Labour may wish to start even closer home by feminising its own decision-making organs – it lags behind the Nationalist Party in having women in senior party positions. This notwithstanding, LEAD is a good idea. In focusing on long-term capacity-building it stands to make a bigger impact on the gender balance in politics than the different forms of positive discrimination that have been bandied about.

Any form of positive discrimination is ultimately condescending. As we have seen from the European Parliament elections, when working conditions for parliamentarians include adequate compensation and actually take into account the realities of working mothers, there is no shortage of contenders and successful women politicians. If Parliament wants more women MPs, it should ditch once and for all its lingering legacy of a gentlemen’s club (in the original, pre-Paceville sense of the word) meant only for part-time professionals.

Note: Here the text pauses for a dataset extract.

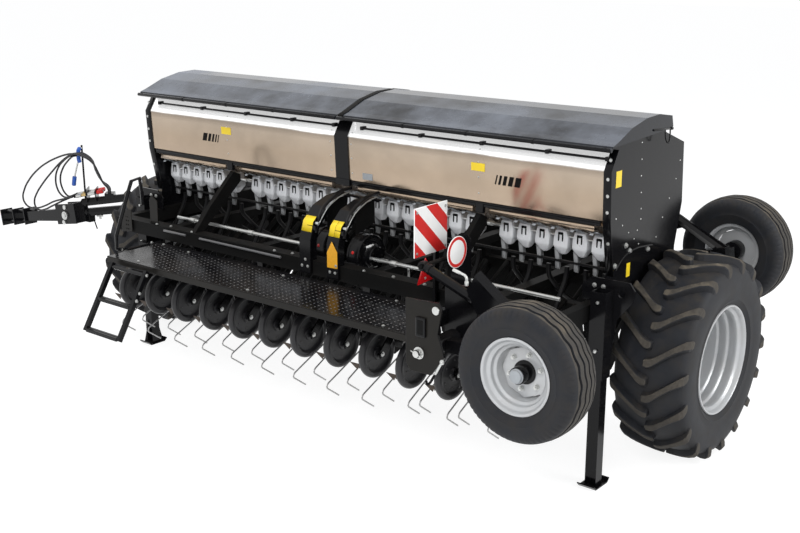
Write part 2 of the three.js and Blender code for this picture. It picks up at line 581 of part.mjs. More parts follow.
const frontAt = { x: PIVOT_X + frontEye.x, z: PIVOT_Z + frontEye.z };
const frontReach = Math.hypot(frontAt.x - CYLINDER_FOOT.x, frontAt.z - CYLINDER_FOOT.z);
const frontTilt = Math.atan2(frontAt.z - CYLINDER_FOOT.z, frontAt.x - CYLINDER_FOOT.x)
  - Math.atan2(EYE.z - CYLINDER_FOOT.z, EYE.x - CYLINDER_FOOT.x);
function tiltFront(geometry, slide) {
  const along = new THREE.Vector3(EYE.x - CYLINDER_FOOT.x, 0, EYE.z - CYLINDER_FOOT.z).normalize();
  const moved = mirrorMid(geometry).translate(along.x * slide, 0, along.z * slide);
  moved.translate(-CYLINDER_FOOT.x, 0, -CYLINDER_FOOT.z).rotateY(-frontTilt);
  return moved.translate(CYLINDER_FOOT.x, 0, CYLINDER_FOOT.z);
}
piece('cylinder_barrel_front', tiltFront(barrel, 0), BLACK_PAINT);
piece('cylinder_rod_front', tiltFront(rod, frontReach - reach), ZINC);

// ---------------------------------------------------------------- rear signs

piece('rear_signs', [
  box([1140, 1160], [-875, -835], [BEAM_LOW + 30, 1700]),
  box([1140, 1160], [-860, REAR_BEAM[0] - GAP], [BEAM_LOW + 30, BEAM_HIGH - 10]),
  box([1140, 1160], [-850, -650], [1345, 1370]),
  box([1158, 1167], [-1088, -768], [1404, 1704]),
  bar([1163, -657, 1356], [1167, -657, 1356], 98, 24),
  box([1145, 1165], [-669, -645], [1335, 1375]),
  box([1150, 1160], [-1010, -860], [1300, 1315]),
  prismX([[-1058, 1232], [-880, 1242], [-978, 1386]], 1159, 1167),
], SIGN_WHITE);

// ---------------------------------------------------------------- transport drawbar

const BOOM_START = { y: 20, z: 825 };
const boomRun = (lift, tighten) => [
  [-1580, 1135, 985 + lift], [-2640, 1135, 950 + lift],
  [DRAWBAR_PIVOT.x + 40, BOOM_START.y, BOOM_START.z + lift * tighten],
];
function atPivot(geometry) {
  return geometry.rotateY(-DRAWBAR_DROP).translate(DRAWBAR_PIVOT.x, 0, DRAWBAR_PIVOT.z);
}
const boomBox = [
  ...[-78, 66].map((y) => atPivot(box([-150, 150], [y, y + 12], [-83, 107]))),
  atPivot(box([110, 125], [-78, 78], [-83, 107])),
  bar([DRAWBAR_PIVOT.x, -92, DRAWBAR_PIVOT.z], [DRAWBAR_PIVOT.x, 92, DRAWBAR_PIVOT.z], 24, 12),
];
const boom = cut(
  join(bentTube(boomRun(68, 0.7), 42, 120, 6), bentTube(boomRun(-68, 0.7), 42, 120, 6)),
  box([DRAWBAR_PIVOT.x - 200, DRAWBAR_PIVOT.x + 94], [-200, 200], [400, 1000]),
);
const boomFoot = box([-1780, -1560], [FRONT_BEAM[1] + GAP, 1175], [880, 1090]);

// Along the boom's line in plan: u runs up the boom from the pivot, v to its left, z stays upright.
const BOOM_YAW = Math.atan2(1135 - BOOM_START.y, -2640 - DRAWBAR_PIVOT.x);
const onBoom = (geometry) => geometry.rotateZ(BOOM_YAW).translate(DRAWBAR_PIVOT.x, BOOM_START.y, 0);
const COUPLING = { u: [21, 275], z: [942, 986], v: [-74, -46, 24, 52] };
const couplings = [
  ...[135, 218].map((u) => onBoom(box([u, u + 8], [-94, 72], [895, 1012]))),
  ...COUPLING.v.map((v) => onBoom(
    bar([COUPLING.u[0], v, COUPLING.z[0]], [COUPLING.u[1], v, COUPLING.z[1]], 13, 8),
  )),
];
const clipBlock = onBoom(box([300, 385], [-56, 56], [890, 962]));

// The hose post stands on the boom; its peg carries the hoses.
const HOOK = { x: -3700, y: 85, peg: 1330 };
const hosePost = [
  bar([HOOK.x, HOOK.y, 880], [HOOK.x, HOOK.y, 1420], 9, 8),
  bar([HOOK.x, HOOK.y + 5, HOOK.peg], [HOOK.x, -42, HOOK.peg], 9, 8),
];
piece('transport_boom', [boom, ...boomBox, boomFoot, ...hosePost, ...couplings, clipBlock], BLACK_PAINT);

const tongueSolids = [
  prismY([[70, -52], [70, 52], [-120, 58], [-730, 44], [-730, -44], [-120, -58]], -45, 45),
  ...[-735, -930, -1140].map((x) => box([x, x + 14], [-65, 65], [-80, 80])),
  bar([-1150, 0, 48], [-600, 0, 48], 20, 8),
  bar([-1205, 0, -36], [-690, 0, -36], 14, 8),
];
const tongueBore = bar([0, -100, 0], [0, 100, 0], 28, 16);
piece('drawbar_tongue', atPivot(cut(join(tongueSolids), tongueBore)), BLACK_PAINT);

// ---------------------------------------------------------------- hoses

// Each hose rises out of the clip, crosses the peg in its own lane, loops and returns to its coupling.
const HOSES = {
  hose_long_rear: [
    [-3521, 218, 963], [-3521, 217, 1000], [-3494, 145, 1080], [-3470, 82, 1187], [-3478, 28, 1290],
    [-3560, -16, 1345], [-3700, -26, 1352], [-3790, -26, 1336], [-3920, -34, 1296], [-4070, -46, 1234],
    [-4205, -60, 1158], [-4340, -80, 1045], [-4425, -95, 930], [-4446, -102, 852], [-4408, -104, 796],
    [-4330, -104, 772], [-4210, -102, 784], [-4080, -97, 826], [-3960, -86, 878], [-3870, -64, 906],
    [-3797, -49, 924], [-3741, -27, 941],
  ],
  hose_long_front: [
    [-3538, 237, 963], [-3538, 236, 1000], [-3520, 158, 1084], [-3496, 88, 1192], [-3502, 46, 1292],
    [-3575, 8, 1343], [-3700, 0, 1352], [-3800, 0, 1316], [-3920, -6, 1246], [-4055, -22, 1137],
    [-4190, -45, 1008], [-4272, -62, 908], [-4304, -71, 838], [-4290, -75, 784], [-4230, -76, 758],
    [-4140, -73, 774], [-4030, -66, 820], [-3900, -44, 880], [-3817, -24, 916], [-3760, -7, 941],
  ],
  hose_short_rear: [
    [-3556, 257, 963], [-3556, 256, 1000], [-3546, 172, 1086], [-3522, 96, 1196], [-3526, 62, 1294],
    [-3588, 34, 1343], [-3700, 26, 1352], [-3795, 26, 1320], [-3905, 26, 1264], [-4012, 26, 1178],
    [-4068, 26, 1070], [-4055, 26, 975], [-3995, 26, 917], [-3925, 26, 903], [-3864, 26, 919],
    [-3806, 46, 941],
  ],
  hose_short_front: [
    [-3573, 276, 963], [-3573, 275, 1000], [-3572, 186, 1088], [-3548, 112, 1198], [-3550, 84, 1294],
    [-3604, 62, 1342], [-3700, 52, 1352], [-3788, 52, 1316], [-3890, 52, 1252], [-3985, 52, 1162],
    [-4030, 52, 1068], [-4015, 52, 985], [-3965, 52, 930], [-3905, 50, 912], [-3878, 52, 919],
    [-3825, 67, 941],
  ],
};
for (const [name, route] of Object.entries(HOSES)) {
  const curve = curveThrough(route);
  piece(name, tubeAlong(curve, 8.5, 8, Math.round(curve.getLength() / 55)), RUBBER);
}

// ---------------------------------------------------------------- the whole machine

const outline = new THREE.Box3().setFromObject(drill);
const machine = new THREE.Group();
const middle = outline.getCenter(new THREE.Vector3());
drill.position.set(-middle.x, -middle.y, -outline.min.z);
machine.add(drill);

export default machine;
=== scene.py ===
# %% [markdown]
# # A seed drill, from a packed set of parts to a finished model
# The machine is a wide box-shaped seed drill on two tractor-type tyres. Its steelwork, hopper, wheels and
# drawbar come in as solids that never move here. This lesson gives them their finishes and adds the finer
# pieces: tyres with real tread, metering housings, bolts, labels, springs and hoses.

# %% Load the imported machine
import math

import bmesh
import bpy
from mathutils import Matrix, Vector


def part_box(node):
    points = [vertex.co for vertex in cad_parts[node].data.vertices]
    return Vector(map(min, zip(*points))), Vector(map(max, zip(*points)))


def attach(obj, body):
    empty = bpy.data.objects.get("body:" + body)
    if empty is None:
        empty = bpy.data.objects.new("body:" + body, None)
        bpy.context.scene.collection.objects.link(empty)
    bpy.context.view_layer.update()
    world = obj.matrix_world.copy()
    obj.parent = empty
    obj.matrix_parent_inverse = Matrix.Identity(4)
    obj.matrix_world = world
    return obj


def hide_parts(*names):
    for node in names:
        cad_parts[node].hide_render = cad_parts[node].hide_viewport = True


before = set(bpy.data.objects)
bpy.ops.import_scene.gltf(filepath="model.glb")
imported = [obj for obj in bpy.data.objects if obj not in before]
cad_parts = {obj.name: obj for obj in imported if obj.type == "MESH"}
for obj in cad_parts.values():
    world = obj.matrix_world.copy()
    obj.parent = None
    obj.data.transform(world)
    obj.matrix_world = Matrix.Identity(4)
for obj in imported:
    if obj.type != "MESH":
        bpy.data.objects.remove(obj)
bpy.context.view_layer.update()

# %% [markdown]
# Every size below is given in millimetres on the machine itself: x runs across it from the middle of the
# hopper, y runs forwards to the tractor, and z goes up from the ground. One helper turns such a place into
# metres in the scene, so no piece needs a position of its own in the scene's frame.

# %% A place on the machine
panel_low, panel_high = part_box("hopper_rear_panel")
end_plate_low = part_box("end_plate_right")[0]
PLATE_REACH = 0.429
MIDDLE = Vector(((panel_low.x + panel_high.x) / 2, end_plate_low.y + PLATE_REACH, 0))


def at(x, y, z):
    """A place on the machine in millimetres, as a point in the scene."""
    return Vector((MIDDLE.x + x / 1000, MIDDLE.y + y / 1000, z / 1000))


print("machine origin", [round(c, 4) for c in MIDDLE])

# %% [markdown]
# The camera stands behind the right corner of the machine, a little above head height, and looks down along
# it. A 51 mm lens on a full-frame sensor keeps the long hopper from stretching.

# %% Camera
scene = bpy.context.scene
camera_data = bpy.data.cameras.new("camera")
camera_data.lens = 50.86
camera_data.sensor_width = 36
camera = bpy.data.objects.new("camera", camera_data)
scene.collection.objects.link(camera)
camera.location = at(5154, -6156, 3156)
camera.rotation_euler = Vector((-0.60557, 0.74879, -0.26872)).to_track_quat("-Z", "Y").to_euler()
scene.camera = camera
print("camera at", [round(c, 2) for c in camera.location])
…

The feminisation of Maltese politics is not the only energetic start of this legislature. Government bulldozed through the Marriage Equality cum surrogacy preparation Act. The new roads minister has hit the road(s) with a turbo-charged determination to wipe away the memory of his predecessor’s ineptitude, and no tree will stand in his way. Air Malta has reversed its previous anorexic tendencies, although quite where Minister Konrad Mizzi’s neoliberal agenda will take it is still unclear.

The Prime Minister himself is trying to project a new image of doing things. He has decided to ditch the self-hiring of his own car, and has proclaimed a new season of goodwill to all in the President’s speech at the opening of the new legislature. Anton Refalo has been replaced, and rightly so, by Justyne Caruana as Minister for Gozo.

This government’s good ideas and flashes of good governance cannot hide the cancer festering at the OPM

Yet, as hard as the government tries to project the image of industrious normality sanctioned by its overwhelming electoral victory, there is a smell of fakeness in the air. As one hand of government gets on with governing, the other continues to undermine the rule of law with nonchalant brutishness.

We received confirmation that the police had not acted on FIAU reports and that key and highly respected FIAU personnel have been summarily removed when investigations came too close to the Prime Minister. That employment regulations and possibly electoral laws have been flouted to buy votes.

In the meantime, the government does not even try to justify the political and punitive transfers taking place. The (truly) independent media is now regularly ignored and considered as part of the vanquished enemy. Pilatus Bank continues to trade and the Malta Financial Services Authority is mute and possibly blind.

It had to be the Leader of the Opposition to finally get the courts to look at the whole Panama scandal. Government threw any last remaining shred of dignity to the winds by ordering its pudgy rottweiler Commissioner Lawrence Cutajar to chase after Dr Busuttil for daring to raise the matter at all.

This government’s good ideas and flashes of good governance cannot hide the cancer festering at the OPM. Its goodly apple is still rotting at the core. Now that it has won the election, why is it still acting like it has something to hide?

Balzunetta elephant

Two weeks ago my CCBLSLP (cisgender child-bearing legally sanctioned life-partner), a.k.a my wife, and I went to see the much-heralded Balzunetta Towers show. In a satire on Malta’s environmental hypocrisy and cupidity, Donald Trump Jr and a conniving kuntrattur buy out the Church, the Police and finally the last barmaid of Floriana’s Balzunetta to raze the whole red-light/religious/police neighbourhood and construct two 100-storey towers.

There is much to praise about this latter-day cabaret. Domenic Galea’s music and Albert Marshall’s lyrics were memorably entertaining, and currently my favourite in-car CD. The ever-green Doreen Galea was a pleasure to see and hear, as was the band, dancers, singers and actors generally.

But what really stuck at the gullet was how the script criticised all and sundry, except the biggest perpetrator and enabler of environmental rape – the government itself. Not only: the show, paid for by public funds, incorporated Labour 2013 and 2017 political slogans without any hint of irony or self-deprecation. I half-expected the Brigata Laburista to come on stage for the final hurrah.

The whole point of political theatre, which is what Balzunetta aspired to be underneath its earthy frolics, is that it is written by the powerless to satirise the powerful. When you are the establishment and try to masquerade as the other side, your inevitable blindness and rationalisation turn the disarming laughter of satire into the rictus of sycophancy. You cannot ignore the elephant in the room, because you are the elephant. The joke is on you.